Christian Curnyn and his eight musicians accompanied from the gallery above the stage; one might imagine that communication between conductor and soloists would prove testing, but this did not seem to be the case. Curnyn’s realisations are characteristically stylish, but also surprisingly restrained in approach, not seeking to match the extraordinary riches of costume or the boldness of the protagonists’ theatricality. The textures are, however, unfailingly crisp and elegant, and Curnyn supports his singers sensitively and skilfully. The subtle approach assists the audibility of the text, the long arioso passages skilfully accompanied by harpsichord, theorbo and harp in varying combinations: the harp’s pure resonance is pitted against the darker timbres of the theorbo. The instrumentalists’ jaunty accompaniments to the short arias and duets complement the theatrical energy below, but are fittingly unobtrusive given the size of the theatre.

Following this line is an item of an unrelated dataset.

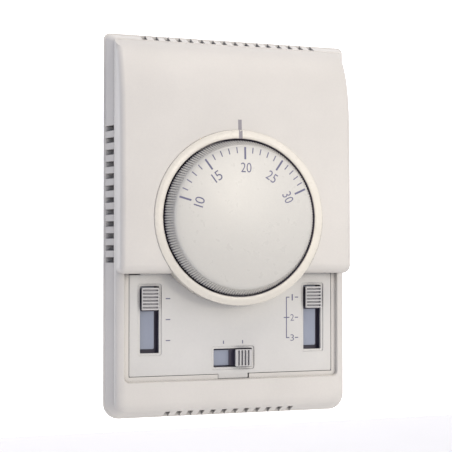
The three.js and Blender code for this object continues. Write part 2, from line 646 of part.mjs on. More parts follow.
// Radius grows with the setpoint, so the spiral falls as the cam's own angle grows.
function camRadius(camDegrees) {
  const margin = 8;
  const first = 90 - DIAL_MAX_DEG - margin;
  const last = 90 - DIAL_MIN_DEG + margin;
  const onSpiral = (degrees) => CAM_REST_RADIUS + CAM_RISE_PER_RADIAN * toRadians(90 - degrees);
  if (camDegrees <= last) return onSpiral(camDegrees);
  const share = (camDegrees - last) / (360 + first - last);
  return onSpiral(last) + (onSpiral(first) - onSpiral(last)) * share;
}

function dialCam() {
  const first = 90 - DIAL_MAX_DEG - 8;
  const steps = 60;
  const points = Array.from({ length: steps }, (_, i) => {
    const degrees = first + (360 * i) / steps;
    return aroundDial(camRadius(degrees), degrees);
  });
  const blank = plate(polygon(points), CAM_BACK, CAM_FRONT);
  return cut(blank, flattedBar(SHAFT_RADIUS + 0.2, SHAFT_FLAT + 0.2, CAM_BACK - 1, CAM_FRONT + 1));
}

part('dial_knob', dialKnob(), CREAM, 0.5);
part('dial_shaft', dialShaft(), NATURAL, 0.45);
part('dial_cam', dialCam(), NATURAL, 0.45);
part('shaft_retaining_ring', turned([
  [1.8, 2.1], [3.6, 2.1], [3.6, 2.6], [1.8, 2.6], [1.8, 2.1],
], 0, DIAL_Y, 24), STEEL, 0.35, 0.9);
part('shaft_bush', turned([
  [2.5, 2.9], [5.2, 2.9], [5.2, 3.7], [3.6, 3.7], [3.6, 5.3], [2.5, 5.3], [2.5, 2.9],
], 0, DIAL_Y, 24), BRASS, 0.35, 0.9);

// -------------------------------------------------------------------- levers

function pivotHole([x, y]) {
  return bar(x, y, 1.3, LEVER_BACK - 1, LEVER_FRONT + 1, 12);
}

function camLever() {
  const [px, py] = CAM_LEVER_PIVOT;
  const noseTip = DIAL_Y + CAM_REST_RADIUS + CAM_CLEARANCE;
  const arm = plate(polygon([
    [px, py - 1.6], [-3, 11.3], [-1, noseTip], [1, noseTip], [3, 11.3], [12, 12.3], [12, 14.3], [px, py + 2.4],
  ]), LEVER_BACK, LEVER_FRONT);
  return cut(join(arm, bar(px, py, 3, LEVER_BACK, LEVER_FRONT)), pivotHole(CAM_LEVER_PIVOT));
}

function sensingLever() {
  const [px, py] = SENSING_LEVER_PIVOT;
  const arm = box(px, 21.5, 28.2, 31, LEVER_BACK, LEVER_FRONT);
  const tab = box(BELLOWS_X - 1.6, BELLOWS_X + 1.6, 29.4, 31, LEVER_FRONT - 0.5, 10.6);
  const shape = join(arm, bar(px, py, 2.9, LEVER_BACK, LEVER_FRONT), tab);
  return cut(shape, pivotHole(SENSING_LEVER_PIVOT));
}

part('cam_lever', camLever(), BRASS, 0.35, 0.9);
part('sensing_lever', sensingLever(), BRASS, 0.35, 0.9);
for (const [name, [x, y]] of [['cam_lever_pin', CAM_LEVER_PIVOT], ['sensing_lever_pin', SENSING_LEVER_PIVOT]]) {
  part(name, turned([[0, 4.1], [1, 4.1], [1, 7.4], [2, 7.4], [2, 8.1], [0, 8.1]], x, y, 16), STEEL, 0.35, 0.9);
}

// ----------------------------------------------------- sensing and switching

function sensingBellows() {
  const [low, high, folds] = [33, 41.8, 6];
  const profile = [[0, 31.3], [1, 31.3], [1, low], [2.9, low]];
  const pitch = (high - low) / folds;
  for (let i = 0; i < folds; i++) {
    profile.push([3.7, low + pitch * (i + 0.5)], [2.9, low + pitch * (i + 1)]);
  }
  profile.push([0, high]);
  return turnedUpright(profile, BELLOWS_X, BELLOWS_Z, 16);
}

class Helix extends THREE.Curve {
  constructor(radius, bottom, top, turns) {
    super();
    Object.assign(this, { radius, bottom, top, turns });
  }

  getPoint(t, target = new THREE.Vector3()) {
    const angle = 2 * Math.PI * this.turns * t;
    const height = THREE.MathUtils.lerp(this.bottom, this.top, t);
    const [x, z] = [this.radius * Math.cos(angle), this.radius * Math.sin(angle)];
    return target.set(SPRING_X + x, height, SPRING_Z + z);
  }
}

function rangeSpring() {
  const turns = 5;
  const wire = new THREE.Shape();
  wire.absarc(0, 0, 0.25, 0, 2 * Math.PI);
  const path = new Helix(1.25, 14.9, 27.6, turns);
  return new THREE.ExtrudeGeometry(wire, { steps: turns * 9, curveSegments: 3, extrudePath: path });
}

function calibrationScrew() {
  const profile = [[0, 42.1], [1.4, 42.1], [1.4, 46.3], [2.3, 46.3], [2.3, 48.2], [0, 48.2]];
  const slot = box(BELLOWS_X - 3, BELLOWS_X + 3, 47.5, 49, BELLOWS_Z - 0.35, BELLOWS_Z + 0.35);
  return cut(turnedUpright(profile, BELLOWS_X, BELLOWS_Z, 16), slot);
}

part('sensing_bellows', sensingBellows(), COPPER, 0.35, 0.9);
part('range_spring', rangeSpring(), STEEL, 0.35, 0.9);
part('calibration_screw', calibrationScrew(), BRASS, 0.35, 0.9);

const snapSwitch = cut(
  box(14, 25, 13, 24, FRAME_FRONT + GAP, 8.2),
  box(PLUNGER_X - 1.1, PLUNGER_X + 1.1, 20.4, 25, 5.8, 7.8),
);
part('snap_switch_body', snapSwitch, BLACK, 0.5);
part('snap_switch_plunger', box(PLUNGER_X - 0.8, PLUNGER_X + 0.8, 21.3, 27.9, 6.1, 7.5), NATURAL, 0.4);
part('heater_resistor', turnedUpright([
  [0, 33.5], [0.35, 33.5], [0.35, 35], [1.2, 35.4], [1.2, 41.4], [0.35, 41.8], [0.35, 43.3], [0, 43.3],
], 25.5, 6.6, 16), 0xb9a184, 0.6);

// Stand the front view up: +Z up, the front facing -Y.
model.rotation.x = Math.PI / 2;
model.updateMatrixWorld(true);

const thermostat = new THREE.Group();
thermostat.name = 'wall_thermostat';
thermostat.add(model);

export default thermostat;
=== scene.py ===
import json
import math
import bmesh
import bpy
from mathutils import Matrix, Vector

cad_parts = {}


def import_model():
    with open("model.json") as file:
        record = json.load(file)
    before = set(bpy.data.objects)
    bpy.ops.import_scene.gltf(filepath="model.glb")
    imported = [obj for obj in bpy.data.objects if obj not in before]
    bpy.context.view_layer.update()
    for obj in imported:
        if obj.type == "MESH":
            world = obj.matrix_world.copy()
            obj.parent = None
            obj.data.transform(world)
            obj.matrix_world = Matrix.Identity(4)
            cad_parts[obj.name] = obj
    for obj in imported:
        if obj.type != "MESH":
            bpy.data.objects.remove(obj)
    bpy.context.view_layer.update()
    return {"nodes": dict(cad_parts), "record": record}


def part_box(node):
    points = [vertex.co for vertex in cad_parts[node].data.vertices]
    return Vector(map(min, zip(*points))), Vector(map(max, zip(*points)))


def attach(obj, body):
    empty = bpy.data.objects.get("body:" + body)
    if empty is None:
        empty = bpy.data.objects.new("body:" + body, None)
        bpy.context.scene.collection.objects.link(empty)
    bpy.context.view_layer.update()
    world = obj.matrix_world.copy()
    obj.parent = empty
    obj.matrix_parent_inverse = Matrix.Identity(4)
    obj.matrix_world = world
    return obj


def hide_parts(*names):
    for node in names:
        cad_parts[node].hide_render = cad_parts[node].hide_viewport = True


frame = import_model()
scene = bpy.context.scene

# Wall thermostat. Lengths are millimetres in the front view (x right, y up, z out
# of the wall) and become metres in the frame through world().
MM = 0.001


def world(x, y, z):
    return Vector((x * MM, -z * MM, y * MM))


class Box:
    """A CAD node's box in the front view."""

    def __init__(self, node):
        low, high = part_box(node)
        self.x0, self.x1 = low.x / MM, high.x / MM
        self.y0, self.y1 = low.z / MM, high.z / MM
        self.z0, self.z1 = -high.y / MM, -low.y / MM
        self.x = (self.x0 + self.x1) / 2
        self.y = (self.y0 + self.y1) / 2


BASE = Box("rear_base")
COVER = Box("front_cover")
PANEL = Box("control_panel")
BEZEL = Box("dial_bezel")
KNOB = Box("dial_knob")
DIAL_Y = BEZEL.y
HALF_WIDTH = BASE.x1
HALF_HEIGHT = BASE.y1

# -------------------------------------------------------------- camera, lights

camera_data = bpy.data.cameras.new("camera")
camera_data.sensor_width = 36
camera_data.lens = 75.2
camera_data.shift_y = 0.0425
camera = bpy.data.objects.new("camera", camera_data)
camera.location = (-0.0916, -0.3173, -0.0110)
camera.rotation_mode = "QUATERNION"
camera.rotation_quaternion = Vector((0.27705, 0.96075, 0.01398)).to_track_quat("-Z", "Y")
scene.collection.objects.link(camera)
scene.camera = camera
scene.view_settings.view_transform = "Standard"


def area_light(name, place, target, size, power, colour):
    data = bpy.data.lights.new(name, "AREA")
    data.shape = "DISK"
    data.size = size
    data.energy = power
    data.color = colour
    lamp = bpy.data.objects.new(name, data)
    lamp.location = place
    direction = Vector(target) - Vector(place)
    lamp.rotation_mode = "QUATERNION"
    lamp.rotation_quaternion = direction.to_track_quat("-Z", "Y")
    scene.collection.objects.link(lamp)


area_light("key", (0.60, -1.05, 0.30), (0, 0, 0.01), 0.80, 5.3, (1.0, 0.945, 0.87))
area_light("top", (0.20, -0.50, 1.10), (0, 0, 0.03), 0.80, 6.6, (1.0, 0.91, 0.78))
area_light("gloss", (0.25, -0.97, 0.13), (0, 0, 0), 0.15, 1.2, (1.0, 0.92, 0.79))
area_light("fill", (-0.85, -0.75, 0.05), (0, 0, 0), 0.9, 0.7, (0.84, 0.88, 1.0))

sky = bpy.data.worlds.new("studio")
sky.use_nodes = True
sky.node_tree.nodes["Background"].inputs["Color"].default_value = (0.74, 0.78, 1.0, 1)
sky.node_tree.nodes["Background"].inputs["Strength"].default_value = 0.55
scene.world = sky

# ------------------------------------------------------------------- materials

GRAIN_DEPTH = 0.00003


def shader_nodes(name):
    material = bpy.data.materials.new(name)
    material.use_nodes = True
    tree = material.node_tree
    return material, tree, tree.nodes["Principled BSDF"]


def noise(tree, scale, detail=2.0, stretch=(1, 1, 1)):
    """Noise in the object's own coordinates; scale is in features per metre."""
    place = tree.nodes.new("ShaderNodeTexCoord")
    mapping = tree.nodes.new("ShaderNodeMapping")
    mapping.inputs["Scale"].default_value = stretch
    texture = tree.nodes.new("ShaderNodeTexNoise")
    texture.inputs["Scale"].default_value = scale
    texture.inputs["Detail"].default_value = detail
    tree.links.new(place.outputs["Object"], mapping.inputs["Vector"])
    tree.links.new(mapping.outputs["Vector"], texture.inputs["Vector"])
    return texture.outputs["Fac"]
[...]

Looking back to the past can trigger fresh visions for the future. Clearly, and justifiably, there is a mood of excitement and experimentation at the Wanamaker Playhouse, but the challenges are considerable. Head of Higher Education at The Globe, Farah Karim-Cooper remarks that ‘lighting an entire performance with candles will affect audience response – exactly how, we have yet to find out’; there is surely much ‘finding out’ to be done, not least with regard to working within the limitations of the stage space and, one has to say, the audience’s visibility and comfort. But, on the basis of this production, the conclusions reached could potentially result in some marvellous theatrical and musical experiences.